The new bill will tackle laws governing both personal income and corporate taxes.
When it comes to the personal income tax Law 187/1993, fixed-salary employees in both the private and public sectors will be divided into three categories based on net income. Ten per cent in taxes (down from 20 per cent at present) will be levied on income ranging from LE5,001 to LE20,000; 15 per cent (down from 20 per cent) on income ranging from LE20,000 to LE40,000; and finally, 20 per cent (down from 32 per cent) on income higher than LE40,000.
Professionals -- such as lawyers, doctors, and accountants -- have been divided into four categories, each subject to progressive rates of taxation ranging from 10 to 20 per cent (rather than 20 to 40 per cent in the current law).
Whereas the current law levies 20 per cent taxes on the first LE2,500 of income, the new bill requires no taxes to be paid on the first LE7,500. Only 10 per cent in taxes are to be paid on income ranging from LE7,500 to LE20,000, a sharp drop from the 27 per cent stipulated by the current law on income ranging from LE2,501 to LE7,000.
Those making between LE20,000 and LE40,000 will also pay only 20 per cent of their income in taxes (rather than the 35 per cent currently levied on income from LE7,001 to LE16,000).
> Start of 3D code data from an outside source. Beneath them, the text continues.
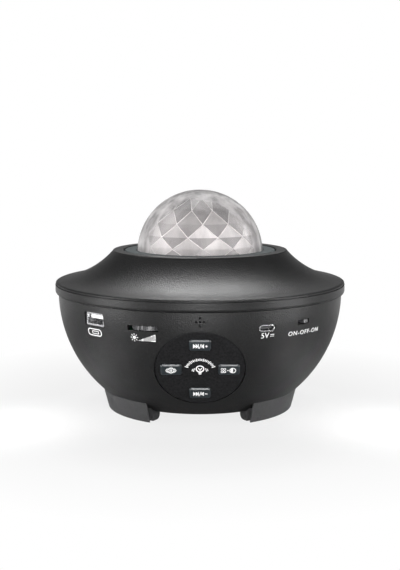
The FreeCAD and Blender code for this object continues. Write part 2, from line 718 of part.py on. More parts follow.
def board_components():
    """Controller, amplifier, capacitors, coil and the three lead headers."""
    top = BOARD_TOP_Z
    parts = []
    for side, height, back, azimuth in CHIPS:
        x, y = spot(BOARD_R - back, azimuth)
        parts.append(block(side, side, top, top + height, x, y))
    x, y = spot(BOARD_R - COIL_IN, COIL_AZ)
    parts.append(rounded_bar(COIL_SIDE, COIL_SIDE, COIL_SIDE / 5, top, top + COIL_H, x, y))
    for radius, height, back, azimuth in CAPACITORS:
        x, y = spot(BOARD_R - back, azimuth)
        parts.append(disc(radius, top, top + height, x, y))
    for x in (-HEADER_PITCH, 0.0, HEADER_PITCH):
        y = BOARD_BACK_Y - HEADER_IN
        header = block(HEADER_W, HEADER_D, top, top + HEADER_H, x, y)
        hollow = block(HEADER_W - 2 * HEADER_WALL, HEADER_D - 2 * HEADER_WALL,
                       top + 2 * HEADER_WALL, top + HEADER_H + 1, x, y)
        parts.append(header.cut(hollow))
    return group(parts)


def usb_a_front():
    return math.sqrt(bowl_radius(USB_A_Z) ** 2 - (USB_A_CUT_W / 2) ** 2) - SOCKET_SINK


def usb_a_shell():
    """Folded steel shell of the charging socket, with a flared lip."""
    front = usb_a_front()
    width = USB_A_MOUTH_W + 2 * USB_SHEET
    height = USB_A_MOUTH_H + 2 * USB_SHEET
    body = rounded_bar(width, height, 0.6, front - USB_A_LEN, front)
    lip_w = USB_A_CUT_W - 2 * USB_A_LIP_SIDE
    lip = rounded_bar(lip_w, USB_A_CUT_H - 2 * SLIDER_GAP, 0.8, front - 0.6, front)
    mouth = rounded_bar(USB_A_MOUTH_W, USB_A_MOUTH_H, 0.3, front - USB_A_LEN - 1, front + 1)
    flare = rounded_bar(USB_A_MOUTH_W + 0.2, USB_A_MOUTH_H + 0.2, 0.4, front - 0.2, front + 1)
    tube = body.fuse(lip).cut([mouth, flare])
    side = (width - USB_SHEET) / 2
    legs = [block(USB_SHEET, USB_A_UP, front - y, front - y + 1.5, x, -USB_A_UP / 2)
            for x in (-side, side) for y in (11.0, 7.5)]
    return on_wall(joined([tube] + legs), USB_A_AZ, USB_A_Z)


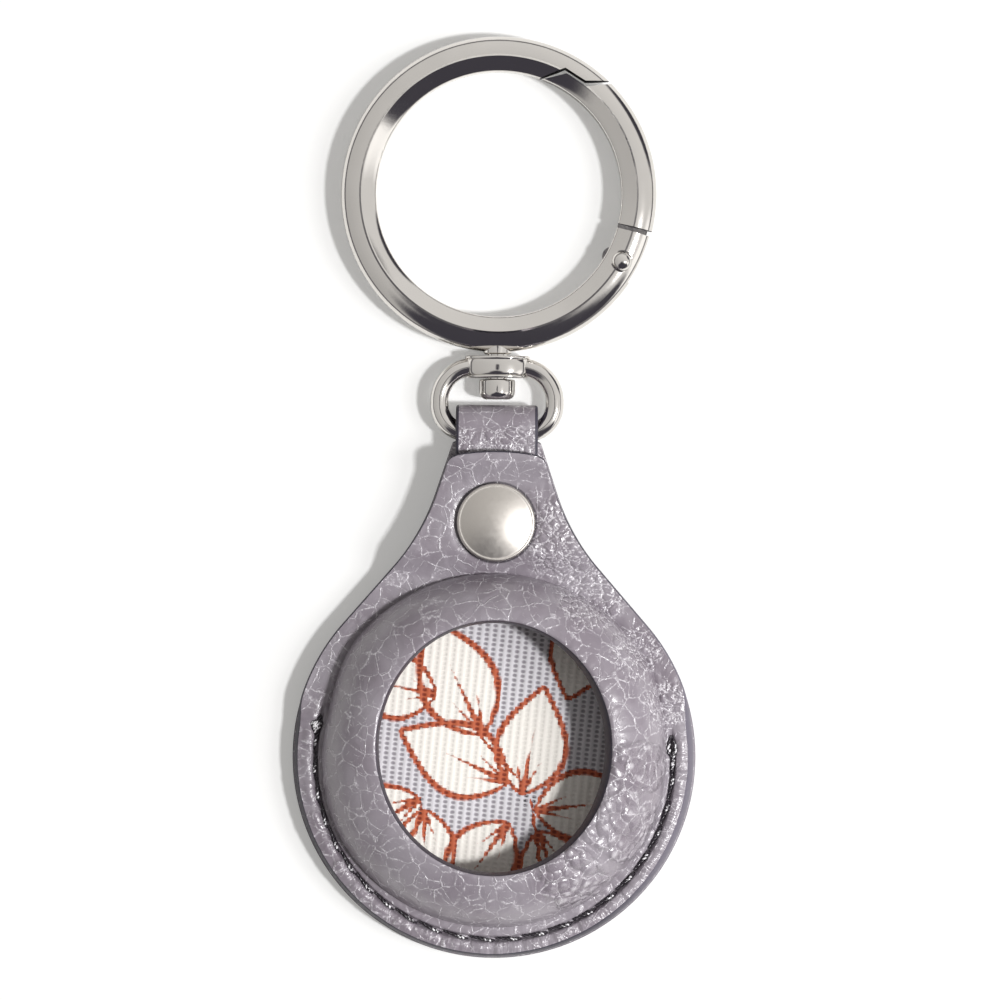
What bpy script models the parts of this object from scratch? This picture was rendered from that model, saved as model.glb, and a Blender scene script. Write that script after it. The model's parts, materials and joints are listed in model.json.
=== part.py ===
"""Leather tracker keychain: a moulded pocket with a window, a snap flap, a swivel loop and a sprung key ring.

The origin is on the flat back face, at the centre of the round pocket. +Y points along the keychain to
the ring, +X to the right as seen from the front, and +Z out of the front face. Units are metres.
"""

import math

import bmesh
import bpy
from mathutils import Matrix, Vector

MM = 0.001

# Tracker that the pocket is moulded for
TRACKER_RADIUS = 15.95 * MM
TRACKER_CLEARANCE = 0.55 * MM

# Leather layers
BACK_THICKNESS = 1.2 * MM
FRONT_THICKNESS = 1.2 * MM
LINING_THICKNESS = 0.3 * MM
GLUE_LINE = 0.1 * MM
EDGE_ROUND = 0.3 * MM

# Moulded pocket, its window, and the lips of leather that keep the tracker in
DOME_RADIUS = TRACKER_RADIUS + TRACKER_CLEARANCE + FRONT_THICKNESS
DOME_CENTRE = 0.7 * MM
DOME_RISE = 5.5 * MM
DOME_ROUNDNESS = 2.3
SIDE_LIP = 4.2 * MM
END_LIP = 3.15 * MM
WINDOW_HALF_WIDTH = TRACKER_RADIUS - SIDE_LIP
WINDOW_HALF_HEIGHT = TRACKER_RADIUS - END_LIP
WINDOW_CENTRE = 0.9 * MM

# Leather outline: a circle, straight flanks, and a neck with a flared end
BORDER_WIDTH = 2.5 * MM
BODY_RADIUS = DOME_RADIUS + BORDER_WIDTH
FLANK_START_ANGLE = math.radians(41.0)
NECK_LENGTH = 10.4 * MM
NECK_TOP = BODY_RADIUS + NECK_LENGTH
NECK_HALF_WIDTH = 4.7 * MM
NECK_FLARE_SHARE = 1.0 / 3.0
NECK_FILLET = 22.0 * MM
NECK_CORNER = 0.8 * MM
NECK_ARCH = 0.5 * MM
BACK_NECK_EXTRA = 1.0 * MM

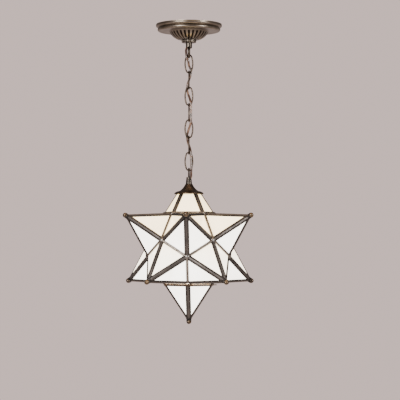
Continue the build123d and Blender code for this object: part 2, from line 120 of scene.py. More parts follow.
def join_up(material, sockets):
    """Sets or links the sockets of the material's shader."""
    shader = material.node_tree.nodes["Principled BSDF"]
    for name, value in sockets.items():
        if isinstance(value, bpy.types.NodeSocket):
            material.node_tree.links.new(value, shader.inputs[name])
        else:
            shader.inputs[name].default_value = value


def select_only(piece):
    """Nothing else is selected, so the operators act on this piece alone."""
    bpy.ops.object.select_all(action="DESELECT")
    piece.select_set(True)
    bpy.context.view_layer.objects.active = piece


def vinyl_cord():
    # Clear gold vinyl over bare copper, with painted light and shade: stretches coloured beige
    # as if lit and dark brown as if the pair turned into shade, with the twist as faint
    # slanting ridges.
    material = new_material("clear gold vinyl over copper strands")
    place = add_node(material, "TexCoord", {}).outputs["Object"]
    turned = add_node(material, "Mapping", {"Vector": place, "Rotation": (0.5, 0.35, 0)})
    strands = add_node(
        material, "TexWave",
        {"Vector": turned.outputs["Vector"], "Scale": wave_pitch / strand_lay,
         "Distortion": 1.5, "Detail": 2.0, "Detail Scale": 1.0}, bands_direction="Z")
    # Painted light and shade: stretches of the cord coloured beige as if lit and dark brown as
    # if in shade.
    painted_light_and_shade = add_node(material, "TexNoise", {"Vector": place, "Scale": 1 / cord_shade_length,
                                            "Detail": 1.0})
    shade = add_node(material, "Mix", {"Factor": 0.15, "A": painted_light_and_shade.outputs["Fac"],
                                       "B": strands.outputs["Fac"]})
    colours = add_node(material, "ValToRGB", {"Fac": shade.outputs["Result"]})
    colours.color_ramp.elements[0].position = 0.45
    colours.color_ramp.elements[0].color = linear("432f25")
    colours.color_ramp.elements[1].position = 0.8
    colours.color_ramp.elements[1].color = linear("9a7966")
    lumps = add_node(material, "Bump", {"Height": strands.outputs["Fac"], "Strength": 0.3,
                                        "Distance": 0.3 * MM})
    join_up(material, {"Base Color": colours.outputs["Color"], "Roughness": 0.28,
                       "Normal": lumps.outputs["Normal"], "Coat Weight": 0.6,
                       "Coat Roughness": 0.12})
    return material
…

Incomes over LE20,000 will be taxed at a 20 per cent rate by the new law (compared to the 40 per cent currently levied on incomes higher than LE16,000).
In general, the new bill aims to place a 20 per cent ceiling on income taxes, down from 40 per cent at present.
The new bill also reduces corporate tax from its current 40 per cent to just 20 per cent. This reduction, as indicated by the NDP's "Economic Trends" policy paper, is aimed at encouraging private investments and kick starting the economy.
Prime Minister Ahmed Nazif's government, however, is walking a fine line with these radical, sweeping cuts. Destined to strip the state treasury of between LE3.5 billion and LE4 billion in revenue per year, the cuts represent a sizeable amount for a government suffering from a ballooning budget deficit. The cuts will push the deficit, forecast by the Finance Ministry to reach 7.5 per cent of GDP in the fiscal year ending 30 June 2005, to climb to at least nine per cent.
This will be exacerbated by a local government debt that hit LE221.2 billion in 2002/2003, or 58.3 per cent of GDP.
Former finance minister Ahmed Ismail told Al-Ahram Weekly that most poor countries like Egypt consider taxes and customs tariffs their most important sources of income. "They are indispensable for a country that does not enjoy higher rates of overseas investment and exports," Ismail said, especially when one considers that Egypt is not a major oil exporter.
As such, Ismail predicted the cuts would be both a blessing and curse. "In the short term, they might increase incomes and stimulate consumer spending, but in the long term they could be catastrophic in terms of exacerbating the budget deficit."
A veteran member of the liberal- oriented Wafd Party, Ismail is afraid that the new tax cuts might be catalysed more by political interests than by sound economic perspectives. "These cuts might be aimed at improving the ruling party's image ahead of the 2005 presidential and parliamentary elections," he said.
Finance Ministry statistics indicate that revenues from general and sales taxes rose by more than LE40 billion over the last two decades (from LE3.3 billion in 1983/84 to around LE51.6 billion in 2002/03).
Whereas the previous government made a concerted effort to raise tax revenues by up to LE4 billion, Nazif's government will be stripped of approximately the same amount by the new cuts.
Finance Minister Ghali has argued that the loss in tax revenues will be recovered in two years. "During this period, the scope of the tax base will be broadened to include new brackets, while fighting tax evasion (which costs the state treasury more than LE30 billion a year) will be more effective," Ghali said, predicting that by 2007/08, the state treasury would not only be able to recover the LE2 billion in tax cuts, but increase its overall tax revenue by at least LE3 billion.
Parliament will also be discussing a new anti-trust bill aimed at fighting monopolies. The economic committees of both the assembly and the consultative Shura Council provisionally approved the 77-article bill, which critics said was 10 years late in the making. The privatisation programme launched in 1994, after all, bans producers (private or public) from possessing more than 35 per cent of the market share of any particular product. It exempts, however, large government authorities such as the electricity authority, which monopolises more than 90 per cent of electric production in Egypt. The bill also establishes a specialised anti-trust agency to monitor the market and implement the law.
Other bills dealing with accounting, auditing and loan defaults are also on parliament's agenda.